Obviously, much of the logic of reading and writing strings will be quite similar. So, you can start by defining two binary types, one for reading strings of a specific length (in characters) and another for reading terminated strings. Both types take advantage of that the type argument to read-value and write-value is just another piece of data; you can make the type of character to read a parameter of these types. This is a technique you'll use quite a few times in this chapter.

(define-binary-type generic-string (length character-type)

(:reader (in)

(let ((string (make-string length)))

(dotimes (i length)

(setf (char string i) (read-value character-type in)))

string))

(:writer (out string)

(dotimes (i length)

(write-value character-type out (char string i)))))

(define-binary-type generic-terminated-string (terminator character-type)

(:reader (in)

(with-output-to-string (s)

(loop for char = (read-value character-type in)
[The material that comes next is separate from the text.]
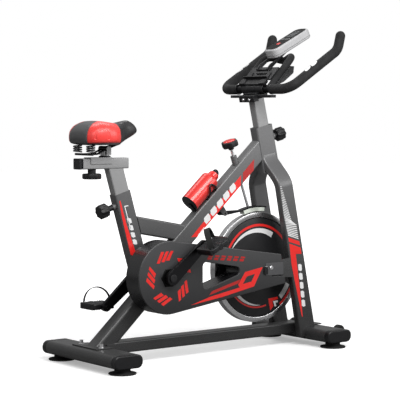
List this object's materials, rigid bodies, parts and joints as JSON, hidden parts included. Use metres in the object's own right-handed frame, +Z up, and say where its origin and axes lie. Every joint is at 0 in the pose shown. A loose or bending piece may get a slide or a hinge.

until (char= char terminator) do (write-char char s))))

(:writer (out string)

(loop for char across string

do (write-value character-type out char)

finally (write-value character-type out terminator))))

With these types available, there's not much to reading ISO 8859-1 strings. Because the character-type argument you pass to read-value and write-value of a generic-string must be the name of a binary type, you need to define an iso-8859-1-char binary type. This also gives you a good place to put a bit of sanity checking on the code points of characters you read and write.

вернуться

273

The frame data following the ID3 header could also potentially contain the illegal sequence. That's prevented using a different scheme that's turned on via one of the flags in the tag header. The code in this chapter doesn't account for the possibility that this flag might be set; in practice it's rarely used.

вернуться

274

In ID3v2.4, UCS-2 is replaced by the virtually identical UTF-16, and UTF-16BE and UTF-8 are added as additional encodings.